ADVANTAGES OF THE INVENTION

[00053] The present invention provides an improved cylinder deactivation system by closing the intake port with a butterfly valve attached with a actuator and operated by ECM.

[00054] The present invention also provides a deactivation system which has less production cost and has easy implementation in an existing petrol or diesel engine.

[00055] The present invention also provides a deactivation system with an engine to start faster with existing self-stater as the load will be less on crankshaft if close two cylinders and for future engines self-starter and battery cost can be minimized and life can be maximised. For future vehicle production cost can be minimised by putting a comparatively smaller capacity self-starter and battery. The present invention also provides a deactivation system which can replace the multicylinder industrial engines having two self- starters (or higher capacity starter) to start easily using less torque. [00056] The present invention also provides a deactivation system which can reduce the negative pressure inside the cylinder and no effect is produced during compression stroke as the air entered is just the double volume of clearance volume.
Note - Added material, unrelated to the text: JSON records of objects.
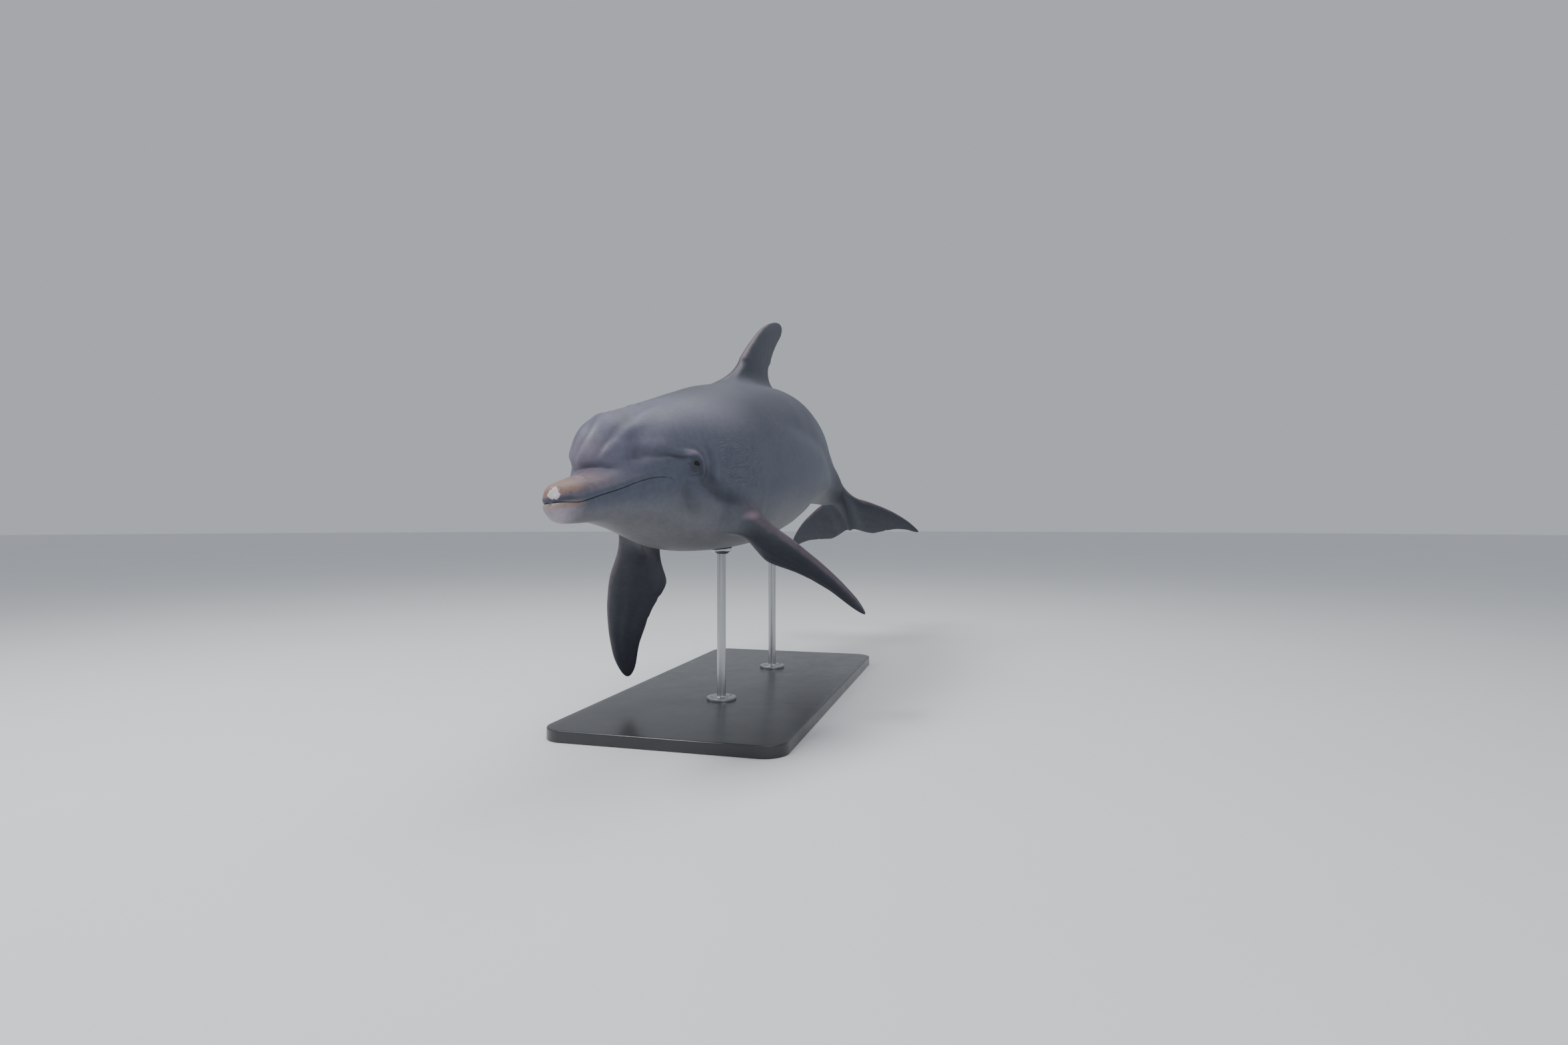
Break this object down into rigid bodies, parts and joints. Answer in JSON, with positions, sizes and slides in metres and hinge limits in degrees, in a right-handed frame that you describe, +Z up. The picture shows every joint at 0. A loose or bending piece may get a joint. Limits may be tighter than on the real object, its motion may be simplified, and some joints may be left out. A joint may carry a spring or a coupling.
{
  "type": "bottlenose dolphin model on a display stand",
  "caption": "Life-size still model of a swimming bottlenose dolphin with bent tail and spread flippers, held over a flat base plate by slim steel rods for museum display",
  "frame": {"origin": "on the floor, under the centre of the whole model's bounding box", "axes": "+Z up; the dolphin faces -Y and its left side is towards +X"},
  "size_m": [0.7456, 2.4072, 1.2645],
  "materials": {
    "skin_grey": "smooth wet-looking skin, satin",
    "skin_dark": "smooth dark skin, satin",
    "skin_pale": "smooth pale skin, satin",
    "beak_tan": "worn tan skin, satin",
    "eye": "polished, glossy",
    "stand_steel": "fine brushed",
    "stand_base": "satin black powder coat"
  },
  "bodies": {
    "root": {"head": "skin_grey", "melon": "skin_grey", "upper_jaw": "beak_tan", "lower_jaw": "skin_pale", "blowhole": "skin_dark", "chest": "skin_grey", "abdomen": "skin_grey", "tail_stock": "skin_grey", "dorsal_fin": "skin_dark", "flipper_left": "skin_dark", "flipper_right": "skin_dark", "fluke_left": "skin_dark", "fluke_right": "skin_dark", "eye_left": "eye", "eye_right": "eye", "stand_base": "stand_base", "stand_rod_front": "stand_steel", "stand_rod_rear": "stand_steel", "stand_cup_front": "stand_steel", "stand_cup_rear": "stand_steel", "stand_flange_front": "stand_steel", "stand_flange_rear": "stand_steel"}
  },
  "joints": []
}
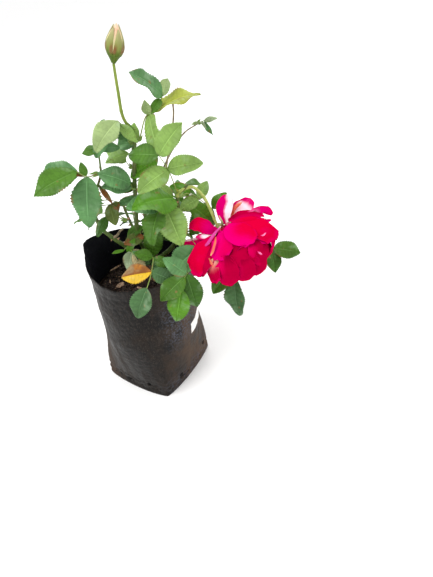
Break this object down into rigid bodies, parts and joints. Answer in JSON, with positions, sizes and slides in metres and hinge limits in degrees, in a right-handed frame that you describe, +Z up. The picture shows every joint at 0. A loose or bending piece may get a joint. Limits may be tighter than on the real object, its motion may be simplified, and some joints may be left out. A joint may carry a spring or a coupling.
{
  "type": "potted rose bush",
  "caption": "Young rose bush with an open red bloom and a bud on green canes, rooted in a film grow bag of potting mix that stands on its flat bottom.",
  "frame": {"origin": "centre of the bag's flat underside", "axes": "+Z up along the bag and the tallest cane, -Y towards the side that the bloom faces, +X towards the bloom's side"},
  "size_m": [0.2668, 0.1954, 0.4131],
  "materials": {
    "bag_film": "thin black film, dusty outside and crumpled",
    "potting_mix": "dark moist mix of compost and bark, rough",
    "woody_crown": "brown bark with fine cracks",
    "green_cane": "green young bark, smooth, with prickles",
    "soft_stalk": "yellow-green young skin",
    "dead_wood": "dry grey-brown twig",
    "leaves": "semi-matt leaf green",
    "bud": "green sepals with a reddish flush",
    "petals": "velvety crimson to magenta"
  },
  "bodies": {
    "root": {"grow_bag": "bag_film", "potting_soil": "potting_mix", "main_stem": "woody_crown", "bud_cane": "green_cane", "second_cane": "green_cane", "left_cane": "green_cane", "flower_cane": "green_cane", "back_cane": "green_cane", "back_left_cane": "green_cane", "left_shoot": "green_cane", "bud_stalk": "soft_stalk", "flower_stalk": "soft_stalk", "dry_twig": "dead_wood", "dead_stub": "dead_wood", "top_leaf": "leaves", "light_leaf": "leaves", "fan_leaf_left": "leaves", "fan_leaf_right": "leaves", "middle_leaf": "leaves", "shoot_leaf": "leaves", "left_leaf": "leaves", "front_leaf": "leaves", "inner_leaf": "leaves", "bright_leaf": "leaves", "low_front_leaf": "leaves", "right_leaf": "leaves", "apron_leaf": "leaves", "low_right_leaf": "leaves", "twig_leaf": "leaves", "far_right_leaf": "leaves", "rim_leaf": "leaves", "pale_leaf": "leaves", "wilted_leaf": "leaves", "low_inner_leaf": "leaves", "dark_inner_leaf": "leaves", "back_cane_leaf_1": "leaves", "back_cane_leaf_2": "leaves", "back_cane_leaf_3": "leaves", "back_cane_leaf_4": "leaves", "back_left_cane_leaf_1": "leaves", "back_left_cane_leaf_2": "leaves", "flower_cane_leaf_1": "leaves", "rose_bud": "bud", "rose_bloom": "petals"}
  },
  "joints": []
}
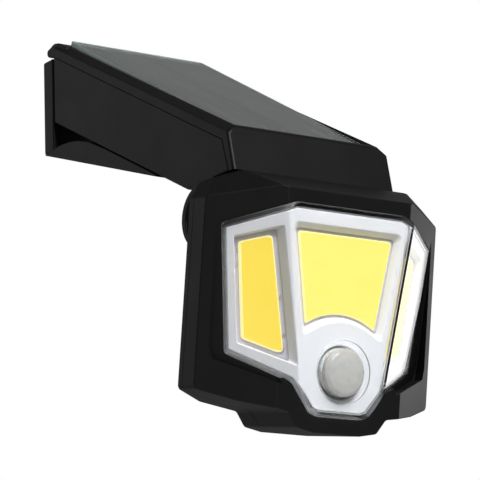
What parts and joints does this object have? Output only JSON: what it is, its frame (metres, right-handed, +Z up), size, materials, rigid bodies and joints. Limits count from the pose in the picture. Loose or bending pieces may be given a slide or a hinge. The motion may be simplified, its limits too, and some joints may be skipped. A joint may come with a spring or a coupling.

Hence the deactivation system will be 10% more efficient during cylinder deactivation as compared to the existing systems. [00057] Further, the present invention also provides a means to modify the intake manifold of the existing vehicles to put in place a new wiring to connect with the control unit and software modification in the existing ECM or control unit to activate the butterfly valve to close whenever no load condition is there during engine start and reduce fuel consumption.